2021-07-08
In this historical novel set in the 12th century, a priest attempts a major reform—a call for canons to adopt an austere life of poverty and celibacy.
Pons de Baucio is piously devout as a young boy, and, at the tender age of 10, he is given to the canons at the Cathedral of Arles—a council of ecclesiastics who advise the archbishop—for religious training. He becomes a canon, too, and takes his vows, but despite an unshakable faith in God, he’s plagued by doubt regarding the exact nature of his calling. The archbishop sends Pons to help suppress a heretic some see as a prophet, Peter of Bruys, who passionately preaches for a return to the simple life of the original apostles, one that embraces poverty and celibacy.
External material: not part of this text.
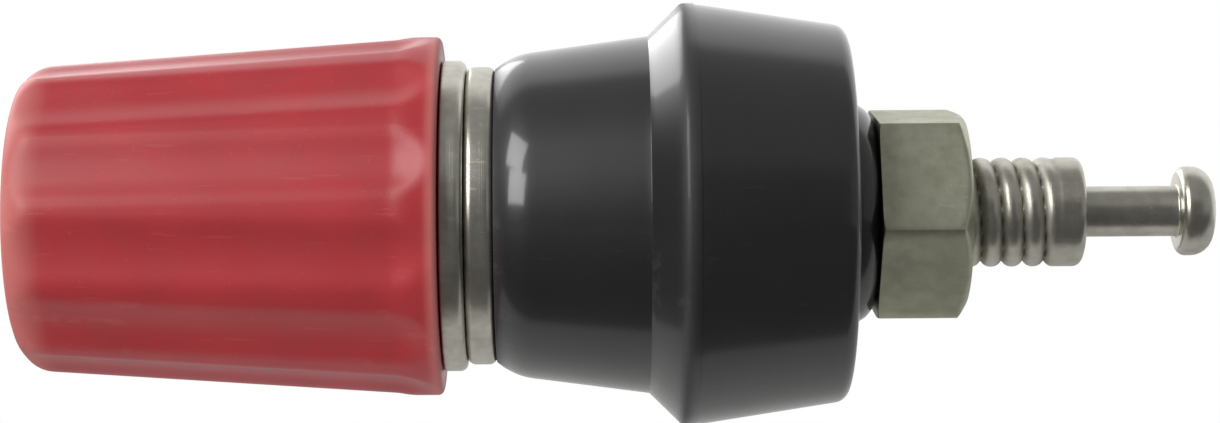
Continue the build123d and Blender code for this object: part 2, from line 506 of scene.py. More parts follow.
@cache
def flute_tree() -> NodeTree:
    """Concave flutes: a ball-ended cutter runs parallel to a tapered land, once for each flute.

    Returns:
        The tree.
    """
    numbers = ("Flutes", "First Angle", "Slope")
    lengths = ("Cutter Radius", "Axis Radius", "Depth", "End Station", "Softness")
    tree = CutTree.begin("concave_flutes", *numbers, *lengths)
    cutter = tree.taken("Cutter Radius")
    beside = tree.from_nearest(tree.taken("Flutes"), tree.taken("First Angle"))
    past = tree.math("SUBTRACT", tree.station, tree.taken("End Station"))
    axis = tree.math("MULTIPLY_ADD", past, tree.taken("Slope"), tree.taken("Axis Radius"))
    beyond = tree.math("MAXIMUM", past, 0.0)
    across = tree.math("MULTIPLY", axis, tree.math("SINE", beside))
    left = tree.math("MULTIPLY", cutter, cutter)
    for offset in (beyond, across):
        left = tree.math("SUBTRACT", left, tree.math("MULTIPLY", offset, offset))
    ahead = tree.math("MULTIPLY", axis, tree.math("COSINE", beside))
    wall = tree.math("SUBTRACT", ahead, tree.math("SQRT", tree.math("MAXIMUM", left, 0.0)))
    radius = tree.math("SMOOTH_MIN", tree.radius, wall, tree.taken("Softness"))
    return tree.finish(radius, tree.taken("Depth"))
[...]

Pons witnesses Peter’s murder at the hands of an angry mob, but his message leaves a powerful impression on the canon. Eventually, Pons becomes convinced that radical reform for the canons is, in fact, necessary, specifically a rededication to the vita apostolica, a life of “simplicity, austerity, and humility,” one that demands not only communal living, but a renouncement of property, marriage, and sex as well. He ardently believes this is the calling from God for which he’s been looking, but the reform’s dictums are exceedingly difficult for his fellow canons to accept. Schneider’s research is simply magisterial—her accounts of the historical period, the theological disputes of the time, and the minute details about Pons, a real figure, are scrupulously rigorous. And since Pons’ life was a cinematically dramatic one, it is ideally suited for novelization. But she buries readers under mounds of information—her scholarly thoroughness can be pulverizing—and the book’s 388 pages begin to feel like a trial. In addition, she has a tendency to gravitate toward the melodramatically overwrought. Consider Pons’ reaction after his first sexual experience: “Oh, she is a lovely creature! Such a lovely creature. And she is, after all, only a woman, a lesser creature, a weak creature with base, physical urges. But I am a man, a higher order of being, who should have been able to control such urges. How did I fall into this? How did this happen?”
A theological tale that offers marvelous historical scholarship and an excess of melodrama.